### [Task to complete]
Can you retype only the lines from the one with "bpy.data.objects.remove(obj)" through the final line of the material, exactly as given?

___ Provided material ___

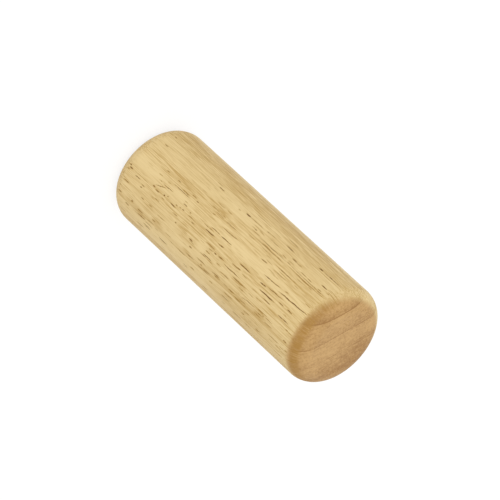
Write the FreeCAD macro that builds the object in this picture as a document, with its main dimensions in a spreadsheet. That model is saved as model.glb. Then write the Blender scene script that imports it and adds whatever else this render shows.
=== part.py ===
"""Wooden shaker: a turned hardwood cylinder, bored blind from its foot, plugged, with loose pellets inside.

Frame: millimetres, +Z up along the turning axis. The shaker stands on its plugged end, and the origin is the
centre of that flat end. The closed end is at the top.
"""

import FreeCAD
import Part
import Sketcher
import math
import os

FULL_TURN = 360.0
QUARTER_TURN = 90.0
GOLDEN_ANGLE = 137.5
PELLET_RINGS = 2
PELLETS_PER_RING = 6
UPRIGHT_EVERY = 4
VOLUME_SHARE = 1e-6

# Each driving size: its alias in the sheet, its value in millimetres, and what it measures.
SIZES = (
    ("body_diameter", 50.0, "outside of the straight barrel"),
    ("body_length", 141.5, "from flat end to flat end"),
    ("chamber_diameter", 30.0, "bore of the hollow, made by one flat-bottomed drill"),
    ("mouth_rim", 1.0, "flat ring of wood between the bore's mouth and the rounded shoulder"),
    ("end_wall", 11.5, "wood left at the closed end"),
    ("drill_point_diameter", 3.0, "mark that the drill's centre point leaves in the end wall"),
    ("drill_point_depth", 1.5, "depth of that mark"),
    ("plug_thickness", 12.0, "disc that closes the bore, flush with the foot"),
    ("plug_lead_in", 1.0, "chamfer on the edge of the plug that enters first"),
    ("glue_gap", 0.05, "film of glue between plug and bore, on the radius"),
    ("pellet_diameter", 3.0, "rod that the pellets are cut from"),
    ("pellet_length", 3.2, "length that they are cut to"),
    ("pellet_clearance", 0.3, "air round a pellet, to its seat and to the wall"),
    ("cut_overrun", 2.0, "how far a cut starts outside the wood"),
)

# Sizes that follow from the driving ones, as words for the sheet. The shoulders take up the wall of the body
# less a narrow flat rim, so the plug always lies within the flat end.
BODY_RADIUS = "Sizes.body_diameter / 2"
CHAMBER_RADIUS = "Sizes.chamber_diameter / 2"
SHOULDER_RADIUS = f"{BODY_RADIUS} - {CHAMBER_RADIUS} - Sizes.mouth_rim"
CHAMBER_END = "Sizes.body_length - Sizes.end_wall"
PLUG_RADIUS = f"{CHAMBER_RADIUS} - Sizes.glue_gap"
PELLET_REACH = "sqrt(pow(Sizes.pellet_diameter; 2) + pow(Sizes.pellet_length; 2)) / 2"
OUTER_RING_RADIUS = f"{CHAMBER_RADIUS} - Sizes.pellet_clearance - {PELLET_REACH}"


def make_sheet(document):
    """Writes the driving sizes to a spreadsheet, one row each."""
    sheet = document.addObject("Spreadsheet::Sheet", "Sizes")
    for row, (alias, value, meaning) in enumerate(SIZES, start=1):
        sheet.set(f"A{row}", meaning)
        sheet.set(f"B{row}", str(value))
        sheet.setAlias(f"B{row}", alias)
    document.recompute()


def add_sketch(body, name):
    """Puts an empty sketch on the body's own XZ plane, so that its upright axis is the turning axis."""
    sketch = body.newObject("Sketcher::SketchObject", name)
    plane = next(item for item in body.Origin.OriginFeatures if item.Role == "XZ_Plane")
    sketch.AttachmentSupport = (plane, [""])
    sketch.MapMode = "FlatFace"
    return sketch


def now(sketch, expression):
    """The present value of an expression, for drawing geometry near where its constraints will hold it."""
    return float(sketch.evalExpression(expression))


def name_size(sketch, name, expression, kind, *elements):
    """Adds a dimension to a sketch, names it and binds it to the sheet."""
    index = sketch.addConstraint(Sketcher.Constraint(kind, *elements, now(sketch, expression)))
    sketch.renameConstraint(index, name)
    sketch.setExpression(f"Constraints.{name}", expression)


def draw_outline(sketch):
    """Draws half of the body's outline: two flat ends, two tangent shoulders and the straight barrel."""
    radius = now(sketch, BODY_RADIUS)
    length = now(sketch, "Sizes.body_length")
    shoulder = now(sketch, SHOULDER_RADIUS)
    flat = radius - shoulder

    def line(*ends):
        start, end = (FreeCAD.Vector(across, up, 0) for across, up in ends)
        return sketch.addGeometry(Part.LineSegment(start, end))

    def rounding(height, start, end):
        circle = Part.Circle(FreeCAD.Vector(flat, height, 0), FreeCAD.Vector(0, 0, 1), shoulder)
        return sketch.addGeometry(Part.ArcOfCircle(circle, start, end))

    foot = line((0, 0), (flat, 0))
    low_shoulder = rounding(shoulder, -math.pi / 2, 0)
    barrel = line((radius, shoulder), (radius, length - shoulder))
    high_shoulder = rounding(length - shoulder, 0, math.pi / 2)
    crown = line((flat, length), (0, length))
    axis = line((0, length), (0, 0))

    for constraint in (
        ("Coincident", foot, 1, -1, 1),
        ("Tangent", foot, 2, low_shoulder, 1),
        ("Tangent", low_shoulder, 2, barrel, 1),
        ("Tangent", barrel, 2, high_shoulder, 1),
        ("Tangent", high_shoulder, 2, crown, 1),
        ("Coincident", crown, 2, axis, 1),
        ("Coincident", axis, 2, foot, 1),
        ("Horizontal", foot),
        ("Vertical", barrel),
        ("Horizontal", crown),
        ("Vertical", axis),
        ("Equal", low_shoulder, high_shoulder),
    ):
        sketch.addConstraint(Sketcher.Constraint(*constraint))
    name_size(sketch, "shoulder_radius", SHOULDER_RADIUS, "Radius", low_shoulder)
    name_size(sketch, "barrel_radius", BODY_RADIUS, "DistanceX", -1, 1, barrel, 1)
    name_size(sketch, "overall_length", "Sizes.body_length", "DistanceY", -1, 1, crown, 2)


def draw_polygon(sketch, corners):
    """Draws a closed half section with straight sides.

    Each corner is a name, its distance from the axis and its height, both as words for the sheet. A distance or
    height of 0 puts the corner on the axis or at the foot.
    """
    points = [
        FreeCAD.Vector(now(sketch, across) if across else 0, now(sketch, up) if up else 0, 0)
        for _, across, up in corners
    ]
    following_points = points[1:] + points[:1]
    sides = [sketch.addGeometry(Part.LineSegment(*ends)) for ends in zip(points, following_points)]
    for side, following in zip(sides, sides[1:] + sides[:1]):
        sketch.addConstraint(Sketcher.Constraint("Coincident", side, 2, following, 1))
    for side, (name, across, up) in zip(sides, corners):
        if across:
            name_size(sketch, f"{name}_across", across, "DistanceX", -1, 1, side, 1)
        else:
            sketch.addConstraint(Sketcher.Constraint("PointOnObject", side, 1, -2))
        if up:
            name_size(sketch, f"{name}_up", up, "DistanceY", -1, 1, side, 1)
        else:
            sketch.addConstraint(Sketcher.Constraint("PointOnObject", side, 1, -1))


def turn(body, kind, name, sketch):
    """Turns a half section once round the sketch's upright axis, as wood added or as wood removed."""
    feature = body.newObject(kind, name)
    feature.Profile = sketch
    feature.ReferenceAxis = (sketch, ["V_Axis"])
    feature.Angle = FULL_TURN
    return feature


def make_shaker_body(document):
    """The turned body: one piece of wood with a blind bore that is open at the foot."""
    body = document.addObject("PartDesign::Body", "ShakerBody")
    body.Label = "shaker_body"
    outline = add_sketch(body, "Outline")
    draw_outline(outline)
    blank = turn(body, "PartDesign::Revolution", "TurnedBlank", outline)
    document.recompute()

    bore = add_sketch(body, "BoreSection")
    draw_polygon(
        bore,
        (
            ("mouth_middle", 0, "-Sizes.cut_overrun"),
            ("mouth_edge", CHAMBER_RADIUS, "-Sizes.cut_overrun"),
            ("end_edge", CHAMBER_RADIUS, CHAMBER_END),
            ("point_edge", "Sizes.drill_point_diameter / 2", CHAMBER_END),
            ("point_tip", 0, f"{CHAMBER_END} + Sizes.drill_point_depth"),
        ),
    )
    chamber = turn(body, "PartDesign::Groove", "Chamber", bore)
    document.recompute()

    half_section = Part.Face(Part.Wire(bore.Shape.Edges))
    drilled = half_section.revolve(FreeCAD.Vector(), FreeCAD.Vector(0, 0, 1), FULL_TURN)
    wanted = blank.Shape.common(drilled).Volume
    removed = blank.Shape.Volume - chamber.Shape.Volume
    if wanted <= 0 or abs(removed - wanted) > wanted * VOLUME_SHARE:
        raise RuntimeError(f"the bore removed {removed:.3f} mm3 and should remove {wanted:.3f} mm3")
    return body


def make_end_plug(document):
    """The end plug: a disc glued into the mouth of the bore, flush with the foot, with a lead-in chamfer."""
    body = document.addObject("PartDesign::Body", "EndPlug")
    body.Label = "end_plug"
    section = add_sketch(body, "PlugSection")
    draw_polygon(
        section,
        (
            ("outer_middle", 0, 0),
            ("outer_edge", PLUG_RADIUS, 0),
            ("chamfer_start", PLUG_RADIUS, "Sizes.plug_thickness - Sizes.plug_lead_in"),
            ("chamfer_end", f"{PLUG_RADIUS} - Sizes.plug_lead_in", "Sizes.plug_thickness"),
            ("inner_middle", 0, "Sizes.plug_thickness"),
        ),
    )
    turn(body, "PartDesign::Revolution", "TurnedPlug", section)
    return body


def pellet_places():
    """Lists the pellets' places on the plug, the middle one first.

    A place is a share of the outer ring's radius, and an angle. The rings are evenly spaced out to the wall,
    and each one has so many pellets that they are about as far apart as the rings are.
    """
    places = [(0.0, 0.0)]
    for ring in range(1, PELLET_RINGS + 1):
        count = PELLETS_PER_RING * ring
        ring_share = ring / PELLET_RINGS
        places += [(ring_share, FULL_TURN * index / count) for index in range(count)]
    return places


def make_pellet(document, number, ring_share, angle):
    """One loose pellet, cut square from a rod. Most lie on their side, and some stand on a cut end."""
    pellet = document.addObject("Part::Cylinder", f"Pellet{number:02d}")
    pellet.Label = f"pellet_{number:02d}"
    pellet.setExpression("Radius", "Sizes.pellet_diameter / 2")
    pellet.setExpression("Height", "Sizes.pellet_length")

    east = f"{ring_share} * ({OUTER_RING_RADIUS}) * cos({angle})"
    north = f"{ring_share} * ({OUTER_RING_RADIUS}) * sin({angle})"
    seat = "Sizes.plug_thickness + Sizes.pellet_clearance"
    heading = (GOLDEN_ANGLE * number) % FULL_TURN
    lean = 0.0
    if number % UPRIGHT_EVERY:
        lean = QUARTER_TURN
        east += f" - Sizes.pellet_length / 2 * cos({heading})"
        north += f" - Sizes.pellet_length / 2 * sin({heading})"
        seat += " + Sizes.pellet_diameter / 2"
    pellet.Placement.Rotation = FreeCAD.Rotation(heading, lean, 0)
    pellet.setExpression("Placement.Base.x", east)
    pellet.setExpression("Placement.Base.y", north)
    pellet.setExpression("Placement.Base.z", seat)
    return pellet


def check(document, parts):
    """Stops if an object failed to build, or if a sub-part isn't one valid solid."""
    for item in document.Objects:
        faults = [state for state in item.State if state in ("Invalid", "Error")]
        if faults:
            raise RuntimeError(f"{item.Name} is {', '.join(faults)}")
    for item in parts:
        if item.Shape.isNull() or not item.Shape.isValid() or len(item.Shape.Solids) != 1:
            raise RuntimeError(f"{item.Label} isn't one valid solid")


def main():
    document = FreeCAD.newDocument("WoodenShaker")
    make_sheet(document)
    parts = [make_shaker_body(document), make_end_plug(document)]
    for number, (ring_share, angle) in enumerate(pellet_places(), start=1):
        parts.append(make_pellet(document, number, ring_share, angle))
    document.recompute()
    check(document, parts)

    os.makedirs("parts", exist_ok=True)
    for item in parts:
        item.Shape.exportStep(f"parts/{item.Label}.step")
        box = item.Shape.BoundBox
        print(f"{item.Label}: {item.Shape.Volume:.1f} mm3, z {box.ZMin:.2f} to {box.ZMax:.2f}")


main()
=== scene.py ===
"""The looks of a turned wooden shaker: its wood, its lacquer, its loose fill, the light and the camera.

The shapes are the CAD nodes' own. This script gives each of them a finish that is worked out
from the place in the wood, so grain runs through the piece and comes out right on every face.
On the photographed side it adds marks and tones that were placed after the photograph.
"""

import math

import bpy
from mathutils import Matrix, Vector

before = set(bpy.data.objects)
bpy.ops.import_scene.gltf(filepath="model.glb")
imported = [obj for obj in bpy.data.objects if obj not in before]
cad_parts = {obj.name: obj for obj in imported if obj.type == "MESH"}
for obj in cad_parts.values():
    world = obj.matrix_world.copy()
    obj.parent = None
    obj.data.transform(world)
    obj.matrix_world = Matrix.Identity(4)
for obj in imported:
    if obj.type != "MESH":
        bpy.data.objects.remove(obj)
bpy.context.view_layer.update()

MM_PER_M = 1000.0
BARREL_RADIUS = 25.0  # mm

# The camera: a long lens, seen in the frame where the shaker stands on its end
LENS = 324.0  # mm
SENSOR = 36.0  # mm
CAMERA_ELEVATION = 34.6  # degrees
CAMERA_ROLL = 132.76  # degrees; the photographed shaker lies down
CAMERA_DISTANCE = 2.0325  # m
CAMERA_AIM = Vector((-0.00302, 0.00013, 0.07094))  # m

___

### [Task answer]
        bpy.data.objects.remove(obj)
bpy.context.view_layer.update()

MM_PER_M = 1000.0
BARREL_RADIUS = 25.0  # mm

# The camera: a long lens, seen in the frame where the shaker stands on its end
LENS = 324.0  # mm
SENSOR = 36.0  # mm
CAMERA_ELEVATION = 34.6  # degrees
CAMERA_ROLL = 132.76  # degrees; the photographed shaker lies down
CAMERA_DISTANCE = 2.0325  # m
CAMERA_AIM = Vector((-0.00302, 0.00013, 0.07094))  # m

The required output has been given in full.